COLLECTED DATA:
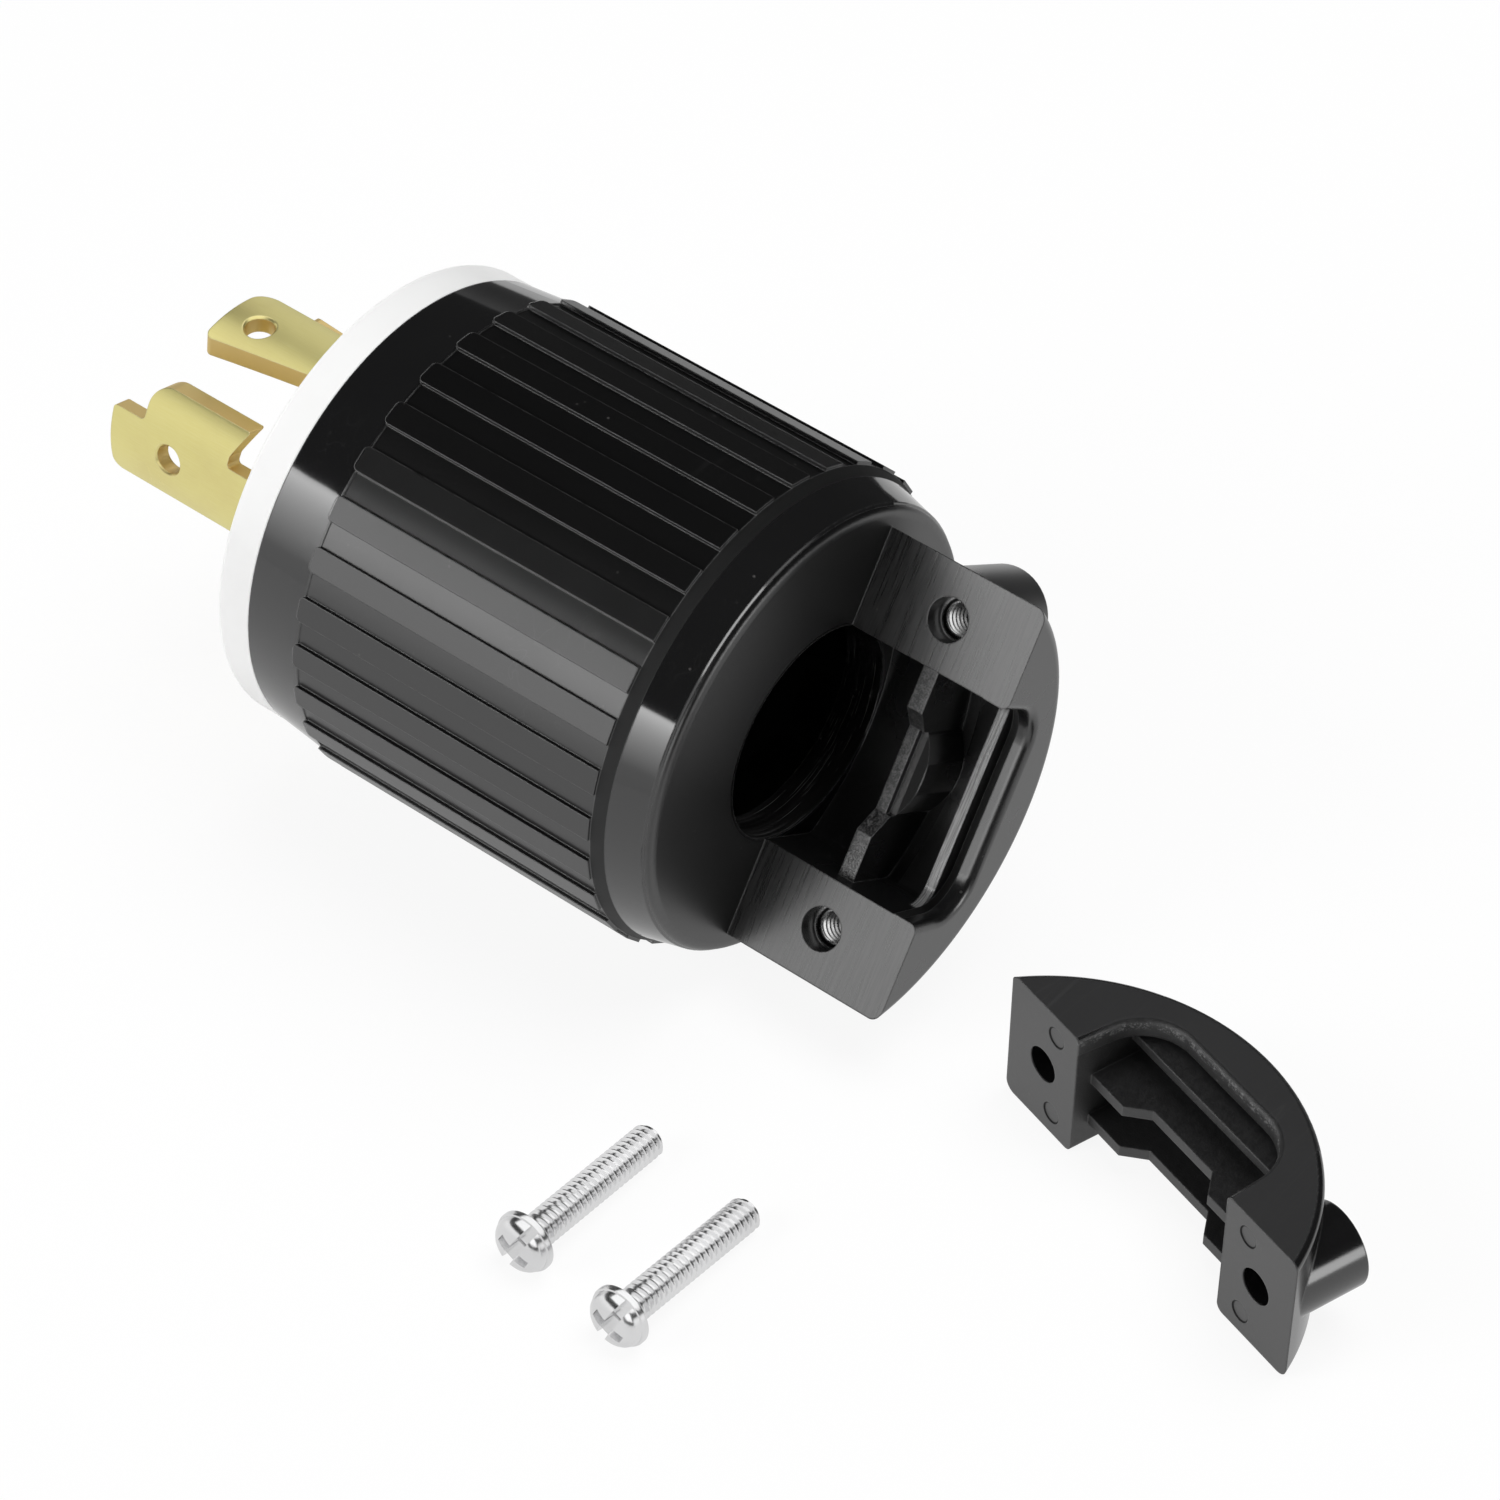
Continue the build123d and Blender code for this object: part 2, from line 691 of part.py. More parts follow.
# Assembly screws
def assembly_screw(label, angle):
    seat_x = front_face_x + counterbore_depth
    with BuildPart() as screw:
        with BuildSketch(cross_plane(seat_x)):
            with PolarLocations(assembly_circle_r, 1, start_angle=angle):
                Circle(assembly_screw_r)
        extrude(amount=assembly_screw_end_x - seat_x)
        with BuildSketch(cross_plane(seat_x)):
            with PolarLocations(assembly_circle_r, 1, start_angle=angle):
                Circle(assembly_head_r)
        extrude(amount=-assembly_head_height)
        with BuildSketch(cross_plane(seat_x - assembly_head_height)):
            with PolarLocations(assembly_circle_r, 1, start_angle=angle):
                Rectangle(cross_length, screw_slot_width)
                Rectangle(screw_slot_width, cross_length)
        extrude(amount=assembly_slot_depth, mode=Mode.SUBTRACT)
    screw.part.label = label
    return screw.part


assembly_screws = [
    assembly_screw("assembly_screw_%d" % (k + 1), angle) for k, angle in enumerate(assembly_angles)
]

# Loose clamp half: its own w runs along the heading, n points to its round back, z is up
clamp_base = Plane(
    origin=(shift_x + clamp_x, shift_y + clamp_y, 0),
    x_dir=(cos(radians(clamp_heading)), sin(radians(clamp_heading)), 0),
    z_dir=(0, 0, 1),
)
clamp_face = Plane(origin=clamp_base.origin, x_dir=clamp_base.x_dir, z_dir=clamp_base.y_dir)


def clamp_level(z):
    """Level section through the standing clamp half: sketch axes are its w and n."""
    return clamp_base.offset(z)


with BuildPart() as clamp:
    with BuildSketch(clamp_level(0)):
        arch(arch_r, arch_r, 0, 1)
    extrude(amount=clamp_length)
    fillet(clamp.faces().sort_by(Axis.Z)[-1].edges().filter_by(GeomType.CIRCLE), clamp_edge_r)
    fillet(clamp.faces().sort_by(Axis.Z)[0].edges().filter_by(GeomType.CIRCLE), clamp_foot_corner_r)
    with BuildSketch(clamp_face):
        with Locations((hole_w, -clamp_length / 2), (-hole_w, -clamp_length / 2)):
            Circle(clamp_boss_r)
    extrude(amount=clamp_boss_n)
    with BuildSketch(clamp_level(0)) as clamp_trough:
        arch(arch_r - arch_wall, ear_inner_w, -split_overrun, 1)
        fillet(clamp_trough.vertices().group_by(Axis.Y)[-1], trough_corner_r)
    extrude(amount=clamp_length - clamp_plate, mode=Mode.SUBTRACT)
    foot_edges = clamp.faces().sort_by(Axis.Z)[0].edges().filter_by(Axis((0, 0, 0), clamp_base.y_dir))
    fillet(foot_edges, clamp_mouth_corner_r)
    with BuildSketch(clamp_level(clamp_length - clamp_plate)):
        with BuildLine():
            window_lines(clamp_window_n, clamp_window_lean, clamp_window_corner_r, 1)
        make_face()
    extrude(amount=clamp_plate, mode=Mode.SUBTRACT)
    top_middle = clamp_base.origin + Vector(0, 0, clamp_length)
    top_edges = clamp.faces().sort_by(Axis.Z)[-1].edges()
    fillet(top_edges.filter_by(lambda e: (e.center() - top_middle).length < window_pick_r),
           clamp_window_edge_r)
    for height in clamp_rib_heights:
        with BuildSketch(clamp_level(height)):
            with BuildLine():
                wavy_lines(1)
            make_face()
            keep_inside_back(1)
        extrude(amount=clamp_rib_thickness)
    with BuildSketch(clamp_level(clamp_length - clamp_ledge_drop - clamp_ledge_thickness)):
        arch(arch_r - arch_wall / 2, ear_inner_w + rib_bite, clamp_ledge_n, 1)
    extrude(amount=clamp_ledge_thickness)
    with BuildSketch(clamp_face):
        with Locations((hole_w, -clamp_length / 2), (-hole_w, -clamp_length / 2)):
            Circle(clamp_hole_r)
    extrude(amount=sector_reach, mode=Mode.SUBTRACT)
    with BuildSketch(clamp_face):
        for side in (-1, 1):
            with Locations((side * mark_w, -mark_inset), (side * mark_w, mark_inset - clamp_length)):
                Circle(mark_r)
    extrude(amount=mark_depth, mode=Mode.SUBTRACT)
clamp.part.label = "cord_clamp"


# Clamp screws: each lies on the rim of its head and on its tip
def clamp_screw(label, place, turn):
    heading = radians(screw_headings[label])
    along = Vector(cos(heading), sin(heading), 0)
    down = Vector(0, 0, -1)
    tilt = radians(screw_tilt)
    shank_dir = along * cos(tilt) + down * sin(tilt)
    up_dir = along * sin(tilt) - down * cos(tilt)
    seat = Vector(shift_x + place[0], shift_y + place[1], 0) + Vector(0, 0, screw_head_r * cos(tilt))
    side = Plane(origin=seat, x_dir=shank_dir, z_dir=shank_dir.cross(up_dir))
    axis = Axis(seat, shank_dir)
    above_head = seat - shank_dir * (screw_head_height + slot_overrun)
    top = Plane(origin=above_head, x_dir=up_dir.rotate(Axis((0, 0, 0), shank_dir), turn), z_dir=shank_dir)
    with BuildPart() as screw:
        with BuildSketch(side):
            with BuildLine():
                Polyline(
                    (-screw_head_height, 0),
                    (screw_length, 0),
                    (screw_length, screw_r - screw_tip_chamfer),
                    (screw_length - screw_tip_chamfer, screw_r),
                    (0, screw_r),
                    (0, screw_head_r),
                    (-head_side_height, screw_head_r),
                )
                ThreePointArc(
                    (-head_side_height, screw_head_r),
                    (-head_dome_height, head_dome_r),
                    (-screw_head_height, 0),
                )
            make_face()
        revolve(axis=axis)
        with BuildSketch(top):
            Rectangle(screw_slot_width, 2 * screw_head_r + slot_overrun)
        extrude(amount=screw_slot_depth + slot_overrun, mode=Mode.SUBTRACT)
        with BuildSketch(top):
            Rectangle(cross_length, cross_width)
        extrude(amount=cross_depth + slot_overrun, mode=Mode.SUBTRACT)
    screw.part.label = label
    return screw.part


clamp_screws = [clamp_screw(label, place, screw_turns[label]) for label, place in screw_heads.items()]

os.makedirs("parts", exist_ok=True)
pieces = [housing.part, front_body.part, carrier.part, clamp.part]
pieces += inserts + blades + terminals + assembly_screws + clamp_screws
for piece in pieces:
    export_step(piece, "parts/" + piece.label + ".step")
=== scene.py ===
import math

import bmesh
import bpy
from mathutils import Matrix, Vector


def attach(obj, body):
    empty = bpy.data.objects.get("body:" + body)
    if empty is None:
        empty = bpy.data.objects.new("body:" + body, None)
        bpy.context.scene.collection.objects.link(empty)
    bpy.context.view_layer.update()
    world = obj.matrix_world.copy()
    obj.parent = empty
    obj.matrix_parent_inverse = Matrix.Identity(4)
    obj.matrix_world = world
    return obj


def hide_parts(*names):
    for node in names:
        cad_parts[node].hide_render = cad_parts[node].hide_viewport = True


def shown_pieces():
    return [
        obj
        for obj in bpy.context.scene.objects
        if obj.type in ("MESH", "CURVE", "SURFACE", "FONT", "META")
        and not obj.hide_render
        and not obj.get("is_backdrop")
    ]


# A locking power plug on its side, with the loose half of its cord clamp and two clamp screws.
# Lengths are in metres, in the CAD frame. In the plug's own frame, along runs from the front edge
# of the black shell to the rear, across runs over the clamp's mouth and rise stands on its split.
MM = 0.001
AXIS_POINT = Vector((-0.0513326, 0.01605, 0.02875))
ROLL = math.radians(56.65)
ALONG = Vector((1, 0, 0))
ACROSS = Vector((0, math.cos(ROLL), math.sin(ROLL)))
RISE = Vector((0, -math.sin(ROLL), math.cos(ROLL)))

# Thread of the clamp screws and the ear inserts
PITCH = 0.8 * MM
SCREW_THREAD = {"root": 1.58 * MM, "crest": 1.99 * MM}
INSERT_THREAD = {"root": 1.72 * MM, "crest": 2.12 * MM}
THREAD_PROFILE = ((0.0, 0.0), (0.22, 0.0), (0.54, 1.0), (0.68, 1.0))
SEGMENTS = 32
MERGE_REACH = 1e-7

# Clamp screws; the places of their heads are in millimetres from the plug's axis point
SCREW_LENGTH = 20 * MM
TIP_CHAMFER = 0.4 * MM
HEAD_R = 3.55 * MM
HEAD_HEIGHT = 2.72 * MM
HEAD_SIDE = 0.85 * MM
SCREW_R = 2.0 * MM
HEAD_TILT = math.atan((HEAD_R - SCREW_R) / (SCREW_LENGTH - TIP_CHAMFER))
HEAD_RIM_R = 0.25 * MM
SEAT_R = SCREW_THREAD["root"] * 0.9
HEAD_CHAMFER = 0.12 * MM
HEAD_SOFT_CORNER = 0.07 * MM
DOME_STEPS = 8
DOME_POWER = 1.15
CUTTER_RISE = 0.3 * MM
SLOT_SIZE = (1.25 * MM, 9.0 * MM)
SLOT_DEPTH = 2.2 * MM
SLOT_TAPER = 0.85
CROSS_SIZE = (4.9 * MM, 1.5 * MM)
CROSS_DEPTH = 2.4 * MM
CROSS_TAPER = 0.3
CLAMP_SCREWS = {
    "clamp_screw_1": {"place": (64.4, -56.7), "heading": 90.3, "turn": 116},
    "clamp_screw_2": {"place": (78.4, -58.1), "heading": 89.4, "turn": 114},
}

# Inserts in the ears
INSERT_TOP = -3.0 * MM
INSERT_LENGTH = 6.5 * MM
INSERT_R = 3.1 * MM
INSERT_FLANGE_R = 3.5 * MM
INSERT_FLANGE = 1.0 * MM
INSERT_CHAMFER = 0.1 * MM
THREAD_GAP = 0.02 * MM
GROOVE_REACH = (1.92, 2.3, 0.08)
HOLE_ALONG = 65.65 * MM
HOLE_ACROSS = 18.34 * MM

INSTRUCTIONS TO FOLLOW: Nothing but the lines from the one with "clamp_screws = [clamp_screw(label, place, screw_turns[label])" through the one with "obj.matrix_world = world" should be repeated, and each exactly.

REPLY TO THE TASK:
clamp_screws = [clamp_screw(label, place, screw_turns[label]) for label, place in screw_heads.items()]

os.makedirs("parts", exist_ok=True)
pieces = [housing.part, front_body.part, carrier.part, clamp.part]
pieces += inserts + blades + terminals + assembly_screws + clamp_screws
for piece in pieces:
    export_step(piece, "parts/" + piece.label + ".step")
=== scene.py ===
import math

import bmesh
import bpy
from mathutils import Matrix, Vector


def attach(obj, body):
    empty = bpy.data.objects.get("body:" + body)
    if empty is None:
        empty = bpy.data.objects.new("body:" + body, None)
        bpy.context.scene.collection.objects.link(empty)
    bpy.context.view_layer.update()
    world = obj.matrix_world.copy()
    obj.parent = empty
    obj.matrix_parent_inverse = Matrix.Identity(4)
    obj.matrix_world = world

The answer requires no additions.